Benefits of Token Swaps

  1. Enhanced Functionality: Projects can seamlessly update tokens with new features.
  2. Efficient Trading: DEX swaps improve trading efficiency and diversify holdings.
  3. Liquidity Provision: Swaps facilitate lending and borrowing in DeFi, providing necessary liquidity.
  4. Community Engagement: Token swaps enable participation in governance and decision-making processes.

Benefits of Token Migration

  1. Upgraded Infrastructure: Migrations allow projects to leverage better technology and scalability.
  2. Interoperability: Improved compatibility with other blockchain networks.
  3. Security: Enhanced security features protect user assets and project integrity.
  4. Continuity: Ensures that users’ token values and functionalities are preserved during transitions.

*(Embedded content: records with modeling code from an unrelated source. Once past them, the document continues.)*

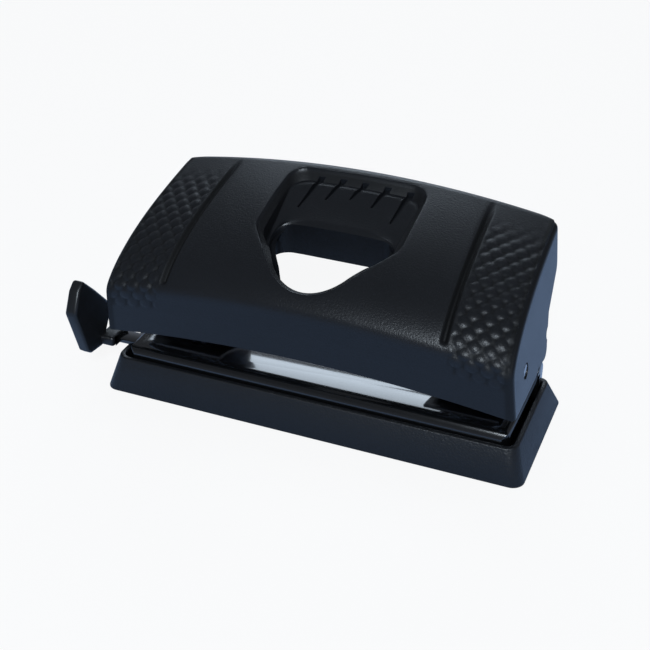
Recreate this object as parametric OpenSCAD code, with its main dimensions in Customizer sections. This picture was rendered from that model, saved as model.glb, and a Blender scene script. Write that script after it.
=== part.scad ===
// Two-hole desk punch: a moulded lever over a steel mechanism on a plastic chip tray.
// Origin: on the rest face, midway between the two punches. +X runs along the punch,
// +Y towards the back (away from the paper mouth), +Z up. Millimetres.

/* [Holes] */
// Distance between the two hole centres
hole_spacing = 80; // [70:1:90]
// Diameter of the punched hole
hole_d = 5.5; // [5:0.1:6.5]
// Paper edge to hole centre
edge_margin = 12; // [11:0.5:13]
// Height of the gap that the paper goes into
paper_gap = 1.9; // [1.6:0.1:2.4]

/* [Base] */
// Length of the tray at the floor
base_length = 121; // [112:1:145]
// Floor depth in front of the hole line
base_front = 20.5; // [19:0.5:26]
// Floor depth behind the hole line
base_rear = 23; // [21:0.5:28]
// Height of the tray's rim
rim_height = 9.7; // [8.5:0.1:11.5]
// Lean of the front wall, over the rim height
front_lean = 2.9; // [2:0.1:5]
// Lean of the back wall, over the rim height
rear_lean = 5.6; // [2:0.1:6]
// Lean of the end walls, over the rim height
end_lean = 2.9; // [1:0.1:3.5]
// Corner radius of the tray in plan
tray_corner = 3.2; // [3:0.5:6]
// Thickness of the tray's wall and floor
tray_wall = 1.4; // [1:0.1:1.8]
// Height of the steel table above the rim
table_rise = 2.8; // [2.5:0.1:4]
// Radius rolled onto the table's front edge
table_roll = 3.3; // [2:0.1:4]
// Thickness of the steel sheet
sheet = 1.2; // [0.8:0.1:1.5]

/* [Lever] */
// Length of the lever at the floor, before its end walls lean in
lever_length = 118; // [112:1:140]
// Lean of each end wall, per unit of height
lever_lean = 0.09; // [0.05:0.01:0.12]
// Front face of the lever, ahead of the hole line
lever_front = 23.6; // [22:0.2:26]
// Back face of the lever, behind the hole line
lever_rear = 28; // [26:0.5:34]
// Height of the lever's lower edge at mid length
lever_bottom = 25.5; // [24.5:0.1:27]
// Height of the crown at the back, at mid length
lever_top = 58.4; // [55:0.2:66]
// Radius of the crown's bow along the lever's length
crown_bow = 305; // [280:5:900]
// Radius of the bow of the lever's lower edge
edge_bow = 327; // [300:1:900]
// Wall thickness of the moulding
shell_wall = 1.8; // [1.4:0.1:2.2]
// Angle that the lever swings when pressed
press_angle = 14.5; // [12:0.5:15]
// Pivot ahead of the hole line
pivot_ahead = 9.8; // [9:0.1:11]
// Height of the pivot
pivot_z = 28.7; // [28:0.1:30]
// Diameter of the hinge pins
hinge_pin_d = 3.5; // [3:0.1:4]

/* [Finger hole] */
// Half width of the recess around the finger hole
recess_half = 20.5; // [18:0.5:22]
// Depth of the recess floor below the crown, at the hole
recess_drop = 5.2; // [4:0.1:6]
// Back edge of the through hole, behind the hole line
hole_rear = 7; // [5:0.5:9]

/* [Paper guide] */
// Width of the guide bar
bar_width = 5; // [4:0.1:5.2]
// Thickness of the guide bar
bar_thick = 1.2; // [1:0.1:1.3]
// Reach of the bar to the right of the middle
bar_reach = 44; // [30:1:46]
// Thickness of the knob plate
knob_thick = 3.6; // [3:0.1:5]
// Height of the knob's top
knob_top = 32.5; // [28:0.5:36]

/* [Springs] */
// Wire diameter of the return springs
wire_d = 0.8; // [0.6:0.1:0.9]
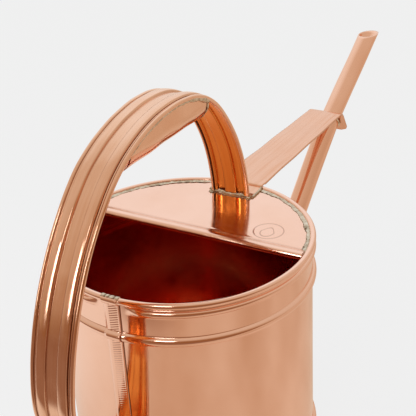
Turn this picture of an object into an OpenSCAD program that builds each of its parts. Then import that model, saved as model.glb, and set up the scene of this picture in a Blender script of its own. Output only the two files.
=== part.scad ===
// Copper watering can: open-topped cylinder with a half cover, a strap handle that
// springs from the cover to the back of the body, and a long braced spout.
// +X points along the spout, +Z is up, the origin is the centre of the underside.

/* [Body] */
// Outside diameter of the plain wall
body_d = 175; // [170:1:180]
// Height from the underside to the top of the rolled rim
body_h = 176; // [172:1:182]
// Thickness of the copper sheet
sheet = 0.9; // [0.7:0.1:1.1]
// Distance from the top of the wall to its upper broad bead
bead_inset = 28; // [26:1:30]
// Height of the lower broad bead
low_bead_z = 18.5; // [17.5:0.5:24]
// How far a broad bead stands out of the wall
bead_proud = 2.7; // [2:0.1:3]
// Half height of a broad bead
bead_half = 3.2; // [3:0.1:3.6]
// Width of the lock seam down the back
seam_w = 12; // [10:1:14]

/* [Cover] */
// Depth of the cover below the top of the rim
cover_drop = 1.8; // [1.4:0.1:2.2]
// Distance of the cover's straight edge from the can's middle
cover_edge_x = 5.6; // [0:0.2:12]
// Length from the cover's edge back to the end of its raised lip
lip_len = 10.4; // [8:0.4:12]

/* [Handle] */
// Width of the strap over its rolled edges
strap_w = 31; // [30:0.5:33]
// Thickness of the strap's sheet
strap_t = 0.8; // [0.7:0.1:1]
// Height of each rib on the strap's outer face
rib_h = 2; // [1.5:0.1:2.2]
// Width of each rib at its foot
rib_w = 6.6; // [6:0.2:7]
// Distance of the front foot from the can's middle
foot_x = 69.1; // [68:0.1:70]

/* [Spout] */
// Outside diameter of the lower tube
lower_d = 17.4; // [17:0.1:18]
// Outside diameter of the upper tube
upper_d = 16.8; // [16.2:0.1:17]
// Distance of the spout's bend from the can's middle
bend_x = 256.6; // [254:0.2:258]
// Height of the spout's bend
bend_z = 162.9; // [161:0.1:165]
// Rise of the lower tube in degrees
lower_rise = 38.2; // [38:0.1:39]
// Rise of the upper tube in degrees
upper_rise = 28.6; // [28:0.1:29]
// Length of the upper tube from the bend to the middle of its mouth
upper_len = 107.6; // [104:0.2:112]

/* [Brace] */
// Width of the brace over the rim
brace_w_rim = 34; // [32:0.5:35]
// Width of the brace at the spout
brace_w_spout = 29.5; // [28:0.5:31]

/* [Hidden] */
$fn = 96;

copper = "#cf9a78";
copper_dark = "#b4603a";
solder = "#b9b29c";
iron = "#6d6a66";

far = 400;      // longer than the object, for cutting blocks
gap = 0.05;     // air left between neighbouring pieces
R = body_d / 2;

// Rolled rim, drawn in so that it straddles the wall, and its wire
rim_r = 2.2;
rim_x = R + 0.1;
rim_z = body_h - rim_r;
wire_r = rim_r - sheet;

// Beads: [height, how far proud, half height]; the top has a small one of its own
small_bead = [8, 2.3, 2.4];
beads = [[small_bead[0], small_bead[1], small_bead[2]],
         [low_bead_z, bead_proud, bead_half],
         [body_h - bead_inset, bead_proud, bead_half],
         [body_h - small_bead[0], small_bead[1], small_bead[2]]];

// Bottom disc with an upturned flange around the wall
base_flange = 4.6;
base_t = 1;

// Lock seam, which follows the wall over the beads
seam_proud = 1;
seam_low = base_flange + 0.4;
seam_top = rim_z - rim_r;

// Cover
cover_top = body_h - cover_drop;
lip_r = 2.5;
lip_z = cover_top - 0.9;
cover_r = rim_x - rim_r - gap;

// Handle: bends in order from the front foot, each [radius in body radii, turn in degrees]
bends = [[1.51, 38.6], [0.78, 42.2], [1.405, 33], [0.895, 15.6],
         [2.08, 28.8], [1.91, 13.7], [0.55, 62.8]];
foot_start = [foot_x, cover_top + 0.25, 93];
rear_bend_r = 16;
rear_foot_len = 16;
roll_r = 1.5;
roll_y = strap_w / 2 - roll_r;
rib_y = 7;

// Grip liner: a trough under the top of the arch
liner_r = 13.6;
liner_bottom = 252.5;
liner_t = 0.7;
liner_back = -93;
liner_front = 19;

// Spout
tube_t = 0.8;
mean_rise = (lower_rise + upper_rise) / 2;
flare = 4;
mouth_tilt = 4;
lower_len = (bend_x - R) / cos(lower_rise);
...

Challenges of Token Swaps and Migrations

  1. Technical Complexity: Implementing smart contracts for swaps involves risks such as programming errors or security vulnerabilities.
  2. User Compliance: Ensuring users understand and follow migration protocols requires clear communication and planning.
  3. Liquidity Issues: Swaps can affect market dynamics, potentially causing price fluctuations.
  4. Governance: Fair and equitable distribution of new tokens during migrations is crucial to maintain trust and value.

Conclusion

Token swaps and migrations are critical processes in the cryptocurrency ecosystem, enabling projects to evolve and adapt to new technologies and market demands. While both processes offer significant benefits, they also come with challenges that need careful management. Understanding these mechanisms is essential for investors, developers, and users to navigate the dynamic world of digital assets effectively. Whether upgrading token functionalities or enhancing blockchain interoperability, token swaps and migrations ensure the continuous growth and adaptability of blockchain projects.